We’ve all seen trailer lights blinking while driving down road. That’s from trying to ground thru ball and coupler. I prefer to run a ground wire. Thought I posted this yesterday but didn’t hit the magic blue area.


----------



## randyjaco (Dec 13, 2021)

I found a blown fuse that I missed earlier. That didn't solve the problem either, but at least I know that the problem is not the truck. I got fed up trying to trace the issue on the trailer (the wiring is old), so I just purchased a new set of LED trailer lights. Hopefully, I will get them installed tomorrow. Thanks for all the help.


----------



## matthewsx (Dec 13, 2021)

randyjaco said:


> I found a blown fuse that I missed earlier. That didn't solve the problem either, but at least I know that the problem is not the truck. I got fed up trying to trace the issue on the trailer (the wiring is old), so I just purchased a new set of LED trailer lights. Hopefully, I will get them installed tomorrow. Thanks for all the help.

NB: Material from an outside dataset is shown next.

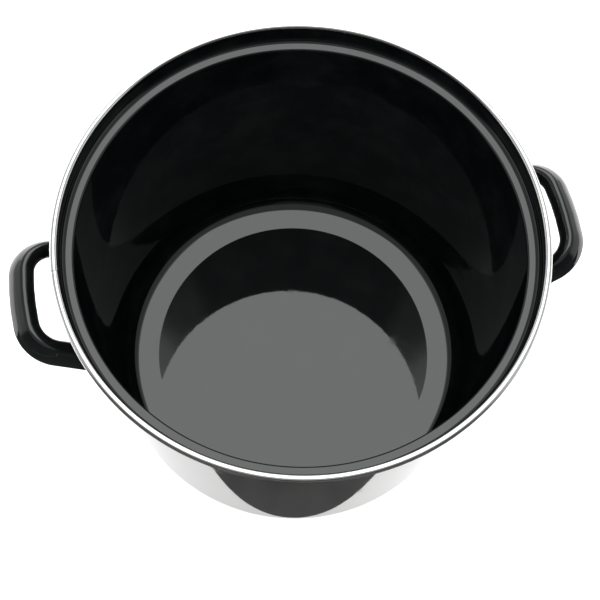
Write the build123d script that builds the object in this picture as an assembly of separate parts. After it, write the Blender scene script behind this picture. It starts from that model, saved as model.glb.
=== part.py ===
from build123d import *

import math
import os

# Water bath canner: a deep drawn, enamelled steel pot with a lid ledge under its mouth, a bright steel
# band crimped over its rolled rim, and two pressed channel handles welded to its wall.
# Frame: origin at the centre of the underside, +Z up, +X through the right-hand handle. Millimetres.

# Pot. Radii and heights are those of the inside surface, before its bends are rounded.
HEIGHT = 269.5               # underside to the top of the rim band
SHEET = 1.4                  # steel with its enamel
DISC_RADIUS = 127.3          # flat middle of the base
RING_SLOPE = 13.0            # rise of the ring round the flat middle, in degrees
FOOT_RADIUS = 157.8          # where the ring meets the wall
WALL_TOP_RADIUS = 158.0      # where the wall meets the ledge
MOUTH_RADIUS = 166.6         # upright band above the ledge
LEDGE_TOP = 254.0            # where the ledge meets the upright band
LEDGE_SLOPE = 13.0           # fall of the ledge towards the axis, in degrees
CREASE_BEND = 4.0
CORNER_BEND = 16.5
SHOULDER_BEND = 2.0
LEDGE_BEND = 4.8

# Rolled rim, and the band crimped over it. Angles are counted from the outward direction.
CURL_RADIUS = 2.05
CURL_END = -85.0
BAND_SHEET = 0.55
BAND_CLEARANCE = 0.05
BAND_LIP = 168.0             # where the band ends inside the mouth
BAND_HEM = -100.0            # where it ends under the curl
BUTT_GAP = 0.3               # between the band's two ends, over the left-hand handle

# Handles. A channel is bent round a flat loop that tilts up from the wall. Its crown is the line that
# the reach and the spans are given on, measured in the plane of the loop.
HANDLE_SHEET = 1.4
HANDLE_TILT = 27.0           # degrees above level
CROWN_ROOT_RADIUS = 159.4    # where the crown would meet the wall, from the pot's axis
CROWN_ROOT_HEIGHT = 219.2
GRIP_REACH = 39.8            # from there to the crown at the middle of the grip
GRIP_BOW = 3.6               # how far the middle of the grip stands out from its ends
GRIP_SPAN = 72.6             # between the two corners of the loop
FOOT_SPAN = 85.3             # between the arms where they meet the wall
LOOP_BEND = 22.0
BOW_BEND = 185.0
ARM_OVERRUN = 26.0           # extra length on each arm, cut off along the wall

# Outline of the handle channel on its outer side, away from the middle of the loop and up from its plane:
# turned lip, inner edge, crown, outer flank, outer edge, turned lip.
CHANNEL_POINTS = [(-3.4, -8.4), (-7.1, -8.0), (-7.0, -0.1), (2.6, 0.1), (7.4, -7.6), (9.2, -15.5), (5.4, -15.9)]
CHANNEL_BENDS = [2.0, 6.0, 4.5, 20.0, 2.0]

# Weld beads round the feet of the handles.
BEAD_WIDTH = 1.3
BEAD_REACH = 1.6

RIM_Z = HEIGHT - CURL_RADIUS - BAND_CLEARANCE - BAND_SHEET
RIM_CENTRE = (MOUTH_RADIUS + CURL_RADIUS, RIM_Z)


def beside(points, distance):
    """Corners of the line that runs beside a polyline, a distance to the right of its direction."""
    corners = [Vector(x, y) for x, y in points]
    sides = []
    for start, end in zip(corners, corners[1:]):
        along = (end - start).normalized()
        sides.append(Vector(along.Y, -along.X))
    shifted = [corners[0] + sides[0] * distance]
    for corner, before, after in zip(corners[1:], sides, sides[1:]):
        shifted.append(corner + (before + after) * (distance / (1 + before.dot(after))))
    shifted.append(corners[-1] + sides[-1] * distance)
    return shifted


def turns_left(points):
    """Whether a polyline turns left at each of its inner corners."""
    corners = [Vector(x, y) for x, y in points]
    legs = [end - start for start, end in zip(corners, corners[1:])]
    return [before.cross(after).Z > 0 for before, after in zip(legs, legs[1:])]


def bent_sheet(points, bends, thickness):
    """Section of a bent sheet, thickened to the right of a polyline with rounded corners."""
    far_points = beside(points, thickness)
    far_bends = []
    for bend, left in zip(bends, turns_left(points)):
        far_bends.append(bend + thickness if left else bend - thickness)
    with BuildSketch() as section:
        with BuildLine():
            near = FilletPolyline(*points, radius=bends)
            far = FilletPolyline(*far_points, radius=far_bends)
            Line(near @ 0, far @ 0)
            Line(near @ 1, far @ 1)
        make_face()
    return section.sketch


def ring_sector(centre, inner_radius, outer_radius, start, end):
    """Part of a flat ring, between two angles in degrees."""
    with BuildSketch() as section:
        with BuildLine():
            inner = CenterArc(centre, inner_radius, start, end - start)
            outer = CenterArc(centre, outer_radius, start, end - start)
            Line(inner @ 0, outer @ 0)
            Line(inner @ 1, outer @ 1)
        make_face()
    return section.sketch


def pot_corners():
    """Corners of the pot's inside surface, from the axis to the rolled rim."""
    foot_rise = (FOOT_RADIUS - DISC_RADIUS) * math.tan(math.radians(RING_SLOPE))
    ledge_fall = (MOUTH_RADIUS - WALL_TOP_RADIUS) * math.tan(math.radians(LEDGE_SLOPE))
    return [
        (0, SHEET),
        (DISC_RADIUS, SHEET),
        (FOOT_RADIUS, SHEET + foot_rise),
        (WALL_TOP_RADIUS, LEDGE_TOP - ledge_fall),
        (MOUTH_RADIUS, LEDGE_TOP),
        (MOUTH_RADIUS, RIM_Z),
    ]


def make_pot_shell():
    """The drawn pot: base, wall, ledge and rolled rim in one sheet."""
    bends = [CREASE_BEND, CORNER_BEND, SHOULDER_BEND, LEDGE_BEND]
    body = bent_sheet(pot_corners(), bends, SHEET)
    curl = ring_sector(RIM_CENTRE, CURL_RADIUS - SHEET, CURL_RADIUS, CURL_END, 180)
    return revolve(Plane.XZ * (body + curl), axis=Axis.Z)


def make_rim_band():
    """The bright band over the rolled rim, with its butt joint above the left-hand handle."""
    inner_radius = CURL_RADIUS + BAND_CLEARANCE
    section = ring_sector(RIM_CENTRE, inner_radius, inner_radius + BAND_SHEET, BAND_HEM, BAND_LIP)
    gap_angle = math.degrees(BUTT_GAP / RIM_CENTRE[0])
    band = revolve(Plane.XZ * section, axis=Axis.Z, revolution_arc=360 - gap_angle)
    return Rot(0, 0, 180 + gap_angle / 2) * band


def make_pot_core(growth=0.0):
    """Solid cone with the wall's outer face, or that face moved outwards, used to cut handles to fit."""
    corners = beside(pot_corners(), SHEET + growth)
    foot, shoulder = corners[2], corners[3]
    outline = Polyline((0, foot.Y), (foot.X, foot.Y), (shoulder.X, shoulder.Y), (0, shoulder.Y), close=True)
    return revolve(Plane.XZ * make_face(outline), axis=Axis.Z)


def loop_path():
    """Crown line of a handle lying flat, with the wall at x = 0, from one arm round the grip to the other."""
    corner_reach = GRIP_REACH - GRIP_BOW
    lean = (FOOT_SPAN - GRIP_SPAN) / 2 / corner_reach
    arm = [(-ARM_OVERRUN, FOOT_SPAN / 2 + ARM_OVERRUN * lean), (corner_reach, GRIP_SPAN / 2)]
    points = [(x, -y) for x, y in arm] + [(GRIP_REACH, 0)] + arm[::-1]
    return FilletPolyline(*points, radius=[LOOP_BEND, BOW_BEND, LOOP_BEND])


def swept(section, path):
    """Sweep a channel section along the loop, then tilt it and move it to the right-hand wall."""
    along = path % 0
    outward = Vector(along.Y, -along.X, 0)
    station = Plane(origin=path @ 0, x_dir=outward, z_dir=-along)
    place = Pos(CROWN_ROOT_RADIUS, 0, CROWN_ROOT_HEIGHT) * Rot(0, -HANDLE_TILT, 0)
    return place * sweep(station * section, path=path)


def make_handle(path):
    """The right-hand handle: a pressed channel, open underneath, cut to lie against the wall."""
    channel = bent_sheet(CHANNEL_POINTS, CHANNEL_BENDS, HANDLE_SHEET)
    return swept(channel, path) - make_pot_core()


def make_handle_welds(path):
    """The two weld beads along the outer side of the right-hand handle's feet."""
    outline = [(corner.X, corner.Y) for corner in beside(CHANNEL_POINTS, -BEAD_WIDTH)]
    bends = [bend + BEAD_WIDTH for bend in CHANNEL_BENDS]
    sleeve = swept(bent_sheet(outline, bends, BEAD_WIDTH), path)
    near_wall = make_pot_core(BEAD_REACH) - make_pot_core()
    return sleeve & near_wall


def save(name, shape):
    """Write one node and report its size."""
    solids = shape.solids()
    size = shape.bounding_box().size
    print(f"{name}: {len(solids)} solid(s), {shape.volume / 1000:.2f} cm3, "
          f"{size.X:.1f} x {size.Y:.1f} x {size.Z:.1f} mm")
    export_step(Compound(label=name, children=solids), f"parts/{name}.step")


def main():
    """Build every node and write its STEP file."""
    os.makedirs("parts", exist_ok=True)
    path = loop_path()
    handle = make_handle(path)
    welds = make_handle_welds(path)
    half_turn = Rot(0, 0, 180)
    save("pot_shell", make_pot_shell())
    save("rim_band", make_rim_band())
    save("right_handle", handle)
    save("left_handle", half_turn * handle)
    save("right_handle_welds", welds)
    save("left_handle_welds", half_turn * welds)


main()
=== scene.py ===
"""Water bath canner: a deep enamelled pot with a bright rim band and a loop handle on each side.

Lengths are in metres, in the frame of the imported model: the pot stands on z = 0, its axis is Z, and
its right-hand handle points along +X.
"""
import logging
import math
import random
from collections.abc import Callable
from dataclasses import dataclass
from enum import Enum

import bpy
from mathutils import Matrix, Vector


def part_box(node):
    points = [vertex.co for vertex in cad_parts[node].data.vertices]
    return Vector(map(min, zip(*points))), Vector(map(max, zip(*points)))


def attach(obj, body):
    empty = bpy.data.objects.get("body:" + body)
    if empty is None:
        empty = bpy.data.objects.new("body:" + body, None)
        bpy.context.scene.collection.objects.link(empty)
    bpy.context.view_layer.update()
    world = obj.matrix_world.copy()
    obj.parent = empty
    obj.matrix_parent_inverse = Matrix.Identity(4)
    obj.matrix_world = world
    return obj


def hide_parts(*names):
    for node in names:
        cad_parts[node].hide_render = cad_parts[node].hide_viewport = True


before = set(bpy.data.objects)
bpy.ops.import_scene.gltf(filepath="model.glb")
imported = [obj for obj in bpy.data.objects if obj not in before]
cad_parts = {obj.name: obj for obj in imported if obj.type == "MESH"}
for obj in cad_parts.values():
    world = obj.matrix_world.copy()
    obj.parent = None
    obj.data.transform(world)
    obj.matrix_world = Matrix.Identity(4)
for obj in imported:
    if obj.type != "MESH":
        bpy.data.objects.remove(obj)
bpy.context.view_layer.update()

log = logging.getLogger("canner")

Point = tuple[float, float]
Colour = tuple[float, float, float]
Socket = bpy.types.NodeSocket
Value = float | Socket

MM = 0.001
ROOT = "root"


# ---------------------------------------------------------------------------------------------
# Workbench: selecting, starting and finishing a mesh
# ---------------------------------------------------------------------------------------------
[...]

Change all the wire too, I’ve seen wire go bad in the middle and you wouldn’t know from looking at it.

John


----------



## randyjaco (Dec 14, 2021)

I had to change the wiring. The new lights had a similar but different wiring. No red on this one. I soldered all the connections and shrink-wrapped them. Hopefully these will last a little longer.


----------



## matthewsx (Dec 14, 2021)

It's already done but standard advice is to use crimps, not solder. Solder joints can suffer from work hardening and fail but you're not working on a yacht here (learned from ABYC Marine Electrical certification course).

JOhn


----------



## davek181 (Dec 14, 2021)

VW/Audi and other manufacturers are very specific about wire harness repair and they have a couple pages of how to properly crimp their connections.  They also specify no soldering in harness repair, nor do they use soldering in building the harnesses.  They do have some welded connections though that look like instantaneous spot welds with no heat damage to the wires.


----------



## John_Dennis (Dec 28, 2021)

An easy way to make absolutely waterproof connections is to apply a little hot glue to the splice or connection before the heat shrink tubing. premium Heat Shrink Tubing sometimes comes with glue already applied but you have to pay extra for that.


----------